To understand the appeal of Iceland's actions to many Wall Street critics, it's worth taking a deeper look at its experience during the crisis.
In 2008, Iceland's banking sector was dominated by three banks Glintnir, Landsbanki, and Kaupthing. In the years leading up to the crisis, those three banks had expanded rapidly both domestically and internationally, driven by a thirst for foreign deposits and an even more voracious appetite for foreign assets. That appetite for acquisition ultimately left the banks with a combined asset sheet of roughly $182 billion by mid-2008 vastly eclipsing the island nation's GDP, which was $21.45 billion that year.
The banks' investments were not necessarily in the overheated U.S. housing market, but in more dubious and overvalued assets like retail chains. Moreover, the banks were hugely leveraged, often using their regulatory capital as collateral for further acquisitions. Then, in October of that year, the bubble burst, nearly taking the country down with it.
Johnsen said that, in effect, the entire banking sector collapsed in a span of about three days. The resulting chaos was far greater than that experienced by the U.S. in the country of roughly 317,000 people, nearly everyone was affected.
Eyvindur Gunnarsson, professor and dean of the University of Iceland law school, said that 85% of the country's banking sector failed in the crisis. But because those failures encompassed asset values that were far in excess of the government's revenues, the banks were allowed to fail primarily because there was no other choice.
Gunnarsson said the public reaction was extreme and unqualified in its demand that bankers be prosecuted, and in response the government held new elections in April 2009 and the parliament passed laws establishing a special prosecutor's office and an independent investigations office to examine the newly failed banks.
"When this crisis happened in October 2008, it was like the country went a bit berserk. It was like a revolution," Gunnarsson said. "Because of this atmosphere, politicians were not afraid to do something about it."
Johnsen said that because the banks failed rather than being bailed out, as they were in the U.S., the U.K. and elsewhere the special prosecutors and investigators had unfettered access to the banks' records and were able to uncover hard evidence of crimes, including conflicts of interest, insider trading and other criminal activities. Combined with the deep public outcry over the crisis, she said there was no interference and indeed substantial public pressure to comb the institutions carefully for violations. (Johnsen also sits on the board of Arion Bank, a state-owned heir to failed bank Kaupthing).
"The very, very important difference between the American investigation and the Icelandic one is that the Icelandic one had completely free access to all data they the commission required or deemed necessary to shed light on what had happened," Johnsen said. "The politicians never had any jurisdiction over the work of the inquiry, it was completely independent."

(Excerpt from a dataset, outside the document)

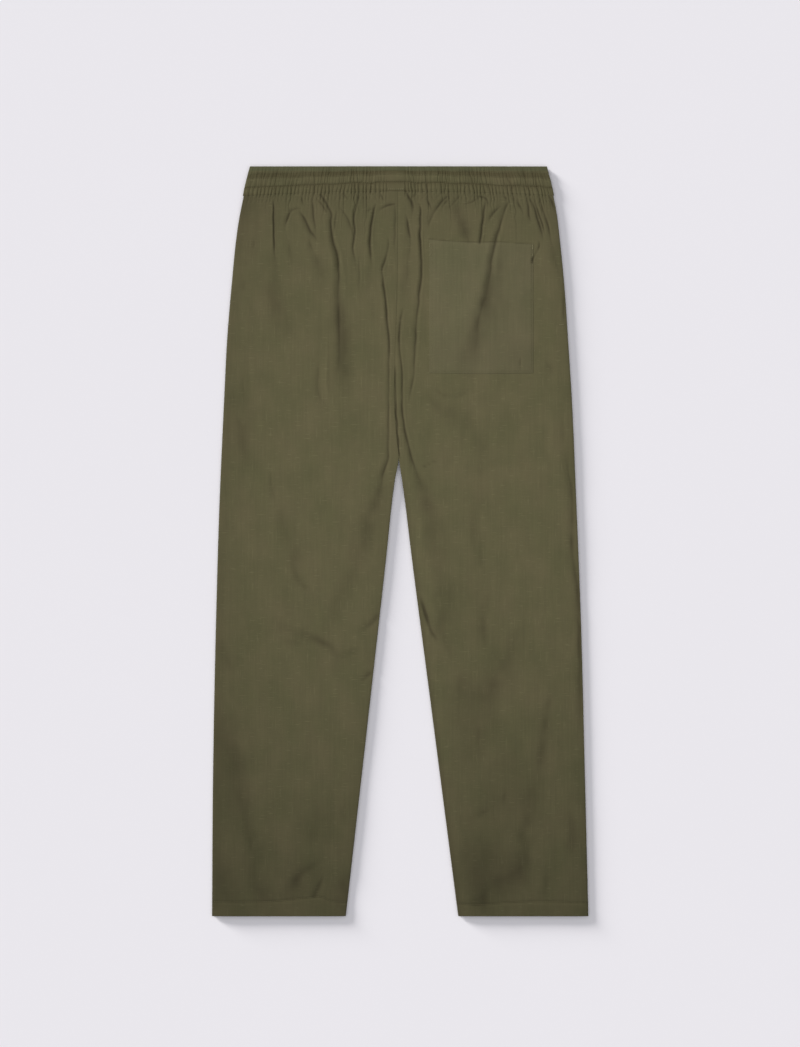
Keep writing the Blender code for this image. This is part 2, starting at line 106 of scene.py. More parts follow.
# A crease: rows of across, down, depth, width, from its upper end. Rows with no depth let it fade out, and a
# negative depth is a ridge.
leftCreases = {
    "sideTuck": ((-177.5, 48, 0.3, 1.2), (-177.2, 58, 1.5, 0.9), (-176.8, 86, 2, 0.9),
        (-176.5, 112, 1.9, 1.1), (-176, 121, 0.9, 1.8), (-175, 134, 0.4, 4), (-174, 165, 0, 6)),
    "sideHollow": ((-185, 154, 0, 6), (-178, 173, 0.7, 8), (-170, 194, 0.8, 8), (-163, 218, 0.5, 8),
        (-157, 250, 0, 8)),
    "shortSlant": ((-151.5, 61, 0.3, 1.6), (-158.5, 75, 1.4, 1.8), (-161.5, 85, 0.4, 2), (-162.5, 92, 0, 2)),
    "lowSlant": ((-158, 98, 0, 3), (-154, 117, 0.6, 4), (-150, 142, 0, 4)),
    "hook": ((-137.5, 60, 0, 1.3), (-146, 60, 1, 1.4), (-153, 63, 0.3, 1.5)),
    "slanting": ((-141.5, 63, 0.3, 2), (-133.5, 74, 1.7, 2.2), (-125, 91, 1.8, 2.4), (-118, 100, 0.6, 3),
        (-115, 107, 0, 3)),
    "blobs": ((-128, 100, 0, 3), (-125, 112, 1.1, 3.2), (-121, 121, 0.7, 4), (-115, 134, 0.9, 5),
        (-111, 159, 0.3, 7), (-108, 187, 0, 7)),
    "nick": ((-137.5, 42, 0.3, 1.3), (-137, 47, 1, 1.4), (-134.5, 57, 0, 1.5)),
    "thinByMain": ((-123.5, 44, 0, 1.3), (-122, 56, 0.9, 1.4), (-120.5, 72, 1.1, 1.5), (-118, 91, 0.3, 1.8),
        (-116.5, 98, 0, 2)),
    "main": ((-111, 40, 0.8, 1.8), (-102, 54, 2.4, 2.1), (-95.5, 70, 2.8, 2.1), (-97, 78, 2.6, 2.1),
        (-95, 96, 3, 2.3), (-91, 114, 3.2, 2.5), (-87.5, 128, 3.3, 2.7), (-86, 145, 3.1, 2.7),
        (-86.5, 163, 2.9, 3.4), (-86.5, 183, 2.7, 4.2), (-86, 196, 2.4, 5.2), (-84, 212, 2, 6.5),
        (-82, 236, 1.8, 7.2), (-82, 264, 1.7, 7.2), (-82, 288, 1.4, 7.2), (-80, 305, 0.8, 7),
        (-76, 326, 0, 7)),
    "mainRidge": ((-101, 205, 0, 3), (-101.5, 243, -0.5, 3), (-102.5, 285, -0.7, 3), (-103, 310, -0.7, 3),
        (-96, 327, -0.6, 3.2), (-89, 341, -0.6, 3.2), (-84, 353, -0.7, 4), (-78, 364, 0, 4)),
    "ridgeShade": ((-113, 250, 0, 3), (-115, 290, 0.6, 3.4), (-113, 322, 0.6, 3.4), (-103, 337, 0.3, 4),
        (-98, 348, 0, 4)),
    "mainBranch": ((-115, 47, 0.2, 1.4), (-109.5, 53, 1.2, 1.5), (-105.5, 60, 0.9, 1.6), (-101, 67, 0, 1.6)),
    "mainLine": ((-86, 190, 0, 2), (-85.5, 208, 0.9, 2), (-85, 236, 0.6, 2.4), (-85.5, 271, 0.4, 2.6),
        (-86, 300, 0, 2.6)),
    "thin": ((-88.5, 63, 0.2, 1.4), (-90.5, 74, 1.1, 1.5), (-92, 86, 0.7, 1.6), (-92.5, 98, 0, 1.6)),
    "nickTwo": ((-79.5, 38, 0.4, 1.3), (-76, 43, 1, 1.5), (-72.5, 49, 0, 1.5)),
    "softBow": ((-84.5, 58, 0.2, 2), (-77.5, 67, 0.8, 2.2), (-71.5, 77, 0.9, 2.4), (-67, 91, 0.4, 2.6),
        (-65, 103, 0, 3)),
    "long": ((-57.5, 42, 0.5, 1.4), (-60, 51, 1, 1.4), (-64, 67, 1.2, 1.5), (-64.5, 78, 1.3, 1.5),
        (-63.5, 91, 1.3, 1.5), (-64.5, 100, 1.4, 1.5), (-66.5, 112, 1.3, 1.6), (-64.5, 128, 0.9, 2.2),
        (-62, 142, 0.4, 3), (-59, 159, 0, 4)),
    "longTail": ((-58, 126, 0, 1.6), (-58, 137, 0.8, 1.7), (-57.5, 159, 0.7, 1.8), (-58, 177, 0, 1.8)),
    "deep": ((-34, 54, 0.4, 1.3), (-36.5, 64, 1.5, 1.4), (-40, 82, 2, 1.5), (-42, 103, 2.1, 1.6),
        (-41.5, 120, 1.5, 1.8), (-40, 138, 0.7, 4), (-41, 170, 0, 7)),
    "fleck": ((-39.5, 59, 0, 1.2), (-43, 61, 0.9, 1.2), (-47, 63, 0, 1.2)),
    "nickThree": ((-27.5, 39, 0.4, 1.5), (-25, 44, 1.1, 1.6), (-21.5, 49, 0, 1.6)),
    "arch": ((-4.5, 52, 0, 1.6), (-13, 54, 1, 1.6), (-22.5, 58, 1.1, 1.6), (-31, 63, 0, 1.6)),
    "seamShadow": ((-8, 53, 0.2, 1.4), (-7, 68, 0.7, 1.4), (-7.5, 103, 0.6, 1.4), (-7.5, 126, 0, 1.4)),
    "bySeam": ((-17.5, 98, 0, 1.4), (-16.5, 110, 0.9, 1.4), (-18, 120, 1, 1.4), (-22, 133, 1.1, 1.5),
        (-25.5, 146, 1.2, 1.5), (-24, 160, 1.6, 1.5), (-21.5, 175, 2, 1.6), (-20, 194, 2.1, 1.6),
        (-18.5, 215, 1.9, 1.6), (-16, 233, 1.5, 1.6), (-15.5, 271, 1.1, 1.6), (-16, 306, 0.9, 1.6),
        (-16, 355, 0.9, 1.7), (-16.5, 390, 1, 1.8), (-17.5, 411, 1.2, 2.2), (-22, 425, 1.5, 3),
        (-27, 446, 1.5, 4.2), (-34, 467, 1.1, 6), (-40, 495, 0.7, 8), (-47, 526, 0.3, 9), (-54, 565, 0, 10)),
    "sideDent": ((-205, 100, 0, 3), (-205, 109, 0.5, 3), (-206, 117, 0, 3)),
    "sideDentTwo": ((-213, 128, 0, 4), (-214, 135, 0.4, 4), (-214, 144, 0, 4)),
    "sideDentThree": ((-217, 159, 0, 4), (-219, 169, 0.5, 4), (-219, 179, 0, 4)),
    "hipDent": ((-221, 292, 0, 3.5), (-219, 313, 0.4, 3.5), (-212, 334, 0, 4)),
    "thighBowl": ((-231, 344, 0, 4), (-223, 362, 0.6, 5), (-220, 383, 0.6, 5), (-217, 404, 0.4, 6),
        (-214, 425, 0, 6)),
    "thighMark": ((-181, 425, 0, 2.2), (-180, 442, 0.6, 2.4), (-178, 459, 0.4, 2.4), (-175.5, 467, 0, 2.4)),
    "thighShade": ((-179, 467, 0, 6), (-168, 484, 0.5, 7), (-157, 516, 0.6, 8), (-146, 551, 0.5, 8),
        (-140, 572, 0, 8)),
    "kneeDip": ((-155, 535, 0, 5), (-149, 560, 0.6, 5), (-143, 577, 0.7, 5), (-133, 588, 0.6, 4),
        (-122, 594, 0, 4)),
    "kneeLong": ((-179, 632, 0, 4), (-164, 645, 0.4, 6), (-146, 652, 0.5, 6), (-129, 658, 0.6, 5.4),
        (-112, 665, 1.1, 4.8), (-102, 670, 1.1, 4.8), (-91, 680, 0.6, 5.5), (-80, 694, 0.6, 7),
        (-70, 708, 0, 8)),
    "kneeUnder": ((-168.5, 663, 0, 4), (-154.5, 667, 0.5, 4), (-141.5, 669, 0.4, 4), (-134.5, 670, 0, 4)),
    "edgeNick": ((-27, 625, 0, 3), (-32.5, 632, 1, 3), (-41, 641, 1.1, 3.4), (-51, 646, 0.3, 3.6)),
    "edgeNickLow": ((-36.5, 709, 0.6, 2.8), (-42.5, 711, 1.1, 2.8), (-49.5, 716, 0.6, 3),
        (-56.5, 722, 0, 3)),
    "kneeMark": ((-53, 677, 0, 5), (-65, 680, 0.4, 5), (-76, 684, 0.3, 5), (-84, 687, 0, 5)),
    "innerShade": ((-46, 467, 0, 5), (-53, 495, 0.6, 8), (-59, 530, 0.8, 9), (-66, 572, 0.6, 9),
        (-87, 607, 0.5, 9), (-94, 635, 0.3, 9), (-98, 663, 0, 9)),
    "shinOuter": ((-261, 652, 0, 5), (-249, 677, 0.4, 6), (-238, 697, 0.5, 6), (-230, 711, 0, 6)),
    "shinBand": ((-251, 755, 0, 8), (-240, 805, 0.4, 9), (-228, 845, 0.6, 8), (-217, 894, 0.9, 6),
        (-212, 929, 0.9, 6), (-207, 957, 0.6, 7), (-205, 999, 0.4, 7), (-205, 1022, 0, 7)),
    "shinTick": ((-209, 940, 0, 2), (-207.5, 950, 0.7, 2.2), (-207.5, 961, 0, 2.2)),
    "calfHollow": ((-109, 884, 0, 12), (-115, 908, 0.5, 14), (-116, 936, 0.6, 14), (-121, 957, 0, 12)),
    "calfSide": ((-77, 882, 0, 5), (-79, 908, 0.5, 6), (-81, 929, 0, 6)),
    "hemPucker": ((-112.5, 973, 0.2, 2.6), (-123, 980, 1.1, 3.6), (-137, 989, 1.2, 5), (-149, 1005, 1, 7),
        (-157, 1020, 0.5, 7)),
    "hemPuckerTwo": ((-108, 996, 0.2, 3), (-114, 1008, 1, 3.6), (-119, 1020, 0.9, 3.8),
        (-122, 1027, 0, 3.6)),
    "hemCorner": ((-66, 988, 0, 6), (-76, 1006, 1.2, 8), (-84, 1023, 0.9, 8)),
    "hemLeftDark": ((-252, 955, 0, 8), (-249, 985, 0.5, 9), (-245, 1017, 0.6, 9)),
    "hemWave": ((-202, 988, 0, 7), (-198, 1010, 0.7, 8), (-189, 1026, 0.5, 8)),
}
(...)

Another byproduct of the fact that Iceland's banks had failed was the absence of an incentive to make those distressed banks look as viable as possible, as was the case in countries that bailed their banks out in exchange for an ownership interest. In the U.K., for example, the Bank of England effectively nationalized the Royal Bank of Scotland and other smaller banks by buying controlling majorities in preferred and common stock, which gave the government ample incentive to get those institutions back on their feet as quickly as possible.
"In other countries you have the state coming in with money and saving the banks, and in many cases owning the shares," Gunnarsson said. "It's difficult to prosecute the bank that you're going to privatize within a few years and get some of your forced investment back."

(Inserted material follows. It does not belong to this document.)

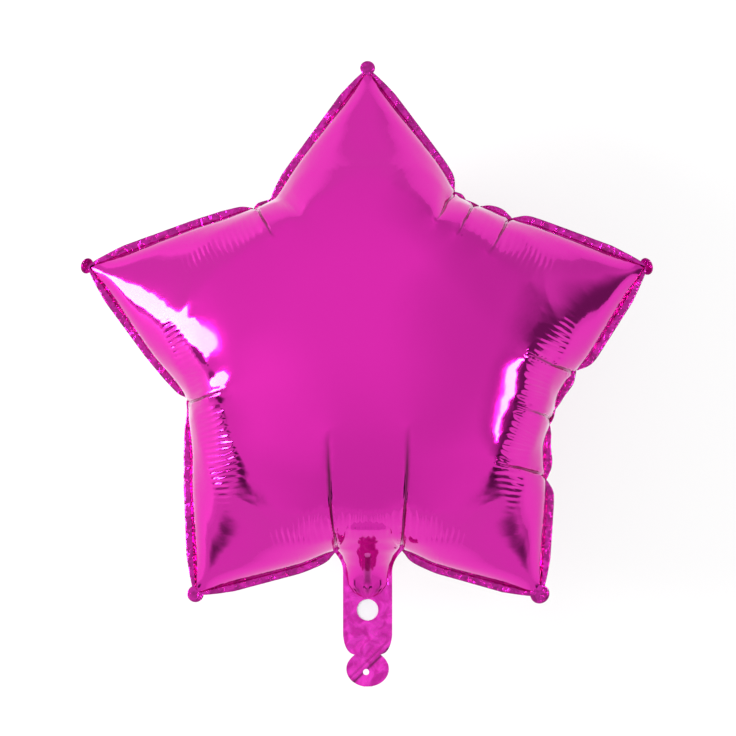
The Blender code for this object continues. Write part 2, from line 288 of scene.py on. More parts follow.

The U.S. Treasury Department bought bank shares as a condition of the Troubled Asset Relief Program, though those purchases in most cases did not amount to a controlling stake in the banks. The Federal Reserve Board also effectively bought a controlling stake in AIG in exchange for its bailouts to that company, though it did not apparently have to power to stop the firm's executives from giving themselves more than $165 million in bonuses only months later.
Iceland's prosecution of bankers was also assisted by a special provision in its criminal code that states that any person entrusted with financial decision-making authority who "abuses his/her position" is subject to up to two years in prison, with especially egregious offenses potentially carrying up to six-year prison terms. It is under this statute that most of the jailed bankers have been found guilty, and as one would expect, defense attorneys in those cases play on the statute's vagueness as to what constitutes abuse and what is simply bad banking, Gunnarsson said.

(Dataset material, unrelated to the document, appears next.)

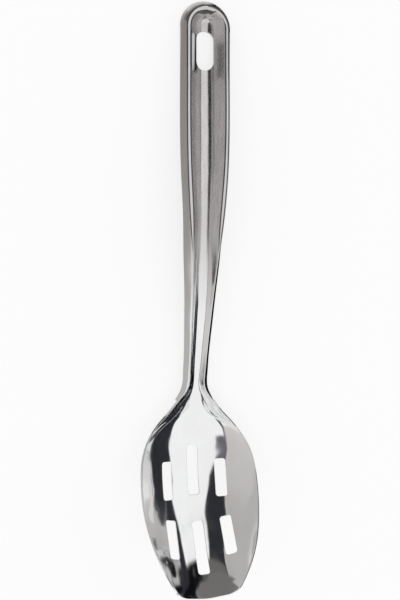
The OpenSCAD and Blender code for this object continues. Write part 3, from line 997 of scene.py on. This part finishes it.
def card_material(name, shade, shade_far, seen):
    """A plain card that fades out over its edge, seen in all reflections or only in some."""
    after_first = 1.5
    material, tree = new_material(name)
    tree.nodes.clear()
    fade = make_node(tree, "ShaderNodeAttribute", attribute_name="fade").outputs["Fac"]
    colour = blended(tree, fade, (*shade, 1), (*shade_far, 1))
    glow = make_node(tree, "ShaderNodeEmission", Color=colour, Strength=1.0)
    clear = tree.nodes.new("ShaderNodeBsdfTransparent")
    cover = make_node(tree, "ShaderNodeAttribute", attribute_name="cover").outputs["Fac"]
    if seen in ("first", "deep"):
        depth = tree.nodes.new("ShaderNodeLightPath").outputs["Glossy Depth"]
        step = maths(tree, "GREATER_THAN" if seen == "deep" else "LESS_THAN", depth, after_first)
        cover = maths(tree, "MULTIPLY", cover, step)
    if seen == "front":
        back = tree.nodes.new("ShaderNodeNewGeometry").outputs["Backfacing"]
        cover = maths(tree, "MULTIPLY", cover, maths(tree, "SUBTRACT", 1.0, back))
    mix = make_node(tree, "ShaderNodeMixShader", cover, clear.outputs[0], glow.outputs[0])
    make_node(tree, "ShaderNodeOutputMaterial", mix.outputs[0])
    return material


def overhead(flat):
    """Places far from the spoon, from degrees across and along from straight over the bowl."""
    reach, centre = 3.0, (0, -0.08, 0.02)
    tilt = np.radians(np.hypot(*flat.T))
    turn = np.arctan2(flat[:, 1], flat[:, 0])
    away = np.stack([np.sin(tilt) * np.cos(turn), np.sin(tilt) * np.sin(turn), np.cos(tilt)], -1)
    return reach * away + centre


def standing(x):
    """Along the spoon and up, at place x beside it."""
    return lambda flat: np.stack([np.full(len(flat), x), flat[:, 0], flat[:, 1]], -1)


def leaning(y):
    """Across the spoon and up, leaning back towards the handle from place y on the floor."""
    lean = 0.8
    return lambda flat: np.stack([flat[:, 0], y + lean * flat[:, 1], flat[:, 1]], -1)


def lying(z):
    """Across and along the spoon, at height z."""
    return lambda flat: np.stack([flat[:, 0], flat[:, 1], np.full(len(flat), z)], -1)


def studio_card(name, corners, shade, softness, place, gap, shade_far=None, seen="all"):
    """A card beside the spoon or far from it, seen only in the steel. Its shade may change along it."""
    corners = np.array(corners, float)
    low, high = corners.min(0) - softness, corners.max(0) + softness
    gx, gy = np.arange(low[0], high[0] + gap, gap), np.arange(low[1], high[1] + gap, gap)
    flat = np.stack(np.meshgrid(gx, gy), -1).reshape(-1, 2)
    away = distance(flat, corners) * np.where(inside(flat, corners), 1, -1)
    cover = np.clip(0.5 + away / softness, 0, 1)
    fade = ramp(flat[:, 1], low[1], high[1])
    n = len(gx)
    quads = [(i, i + 1, i + n + 1, i + n) for i in range(len(flat) - n) if (i + 1) % n]
    quads = [q for q in quads if max(cover[list(q)]) > 0]
    mesh = bpy.data.meshes.new(name)
    mesh.from_pydata(place(flat).tolist(), [], quads)
    for label, values in (("cover", cover), ("fade", fade)):
        mesh.attributes.new(label, "FLOAT", "POINT").data.foreach_set("value", values.astype(np.float32))
    mesh.materials.append(card_material(name, shade, shade_far or shade, seen))
    card = bpy.data.objects.new(name, mesh)
    bpy.context.scene.collection.objects.link(card)
    card.visible_camera = False
    card.visible_diffuse = False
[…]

"There is a thin line between this criminal breach of trust and what you would just define as normal bad banking," Gunnarsson said. "The standard of proof is pretty much the same. It is a much higher standard than in civil cases the prosecutor has to show that this was a reckless loan and has to meet a high standard of proof."
One other twist to the Icelandic experience was that, while its banks all failed, the government did step in to ensure that the deposits and other unsecured debt that they had acquired from overseas could not be withdrawn from the country so-called capital restrictions that have effectively made the country a closed economy, Gunnarsson said. While that was a difficult fiscal choice to make, the world can survive Iceland's more limited participation in global commerce, but it can't survive if the U.S. had decided to wall off its financial system.
Rather than repaying the depositors' and creditors' debts, the government took over the banks and gave those creditors a stake in the new banks a process that in many ways echoes a real-world application of the Basel-mandated process for resurrecting failed banks through its Total Loss Absorbing Capacity rules. Despite that turmoil and the severe restrictions on capital flow, Gunnarsson and Johnsen say the sector is vastly more secure than it was before the crisis and is chastened against excessive risk-taking.
"This is a closed economy there is not free movement of capital, so it's difficult to say what happens when the capital controls are lifted," Gunnarsson said. "I think the general view is they are much more prudent, and there is no suspicion of criminal activity or anything like that."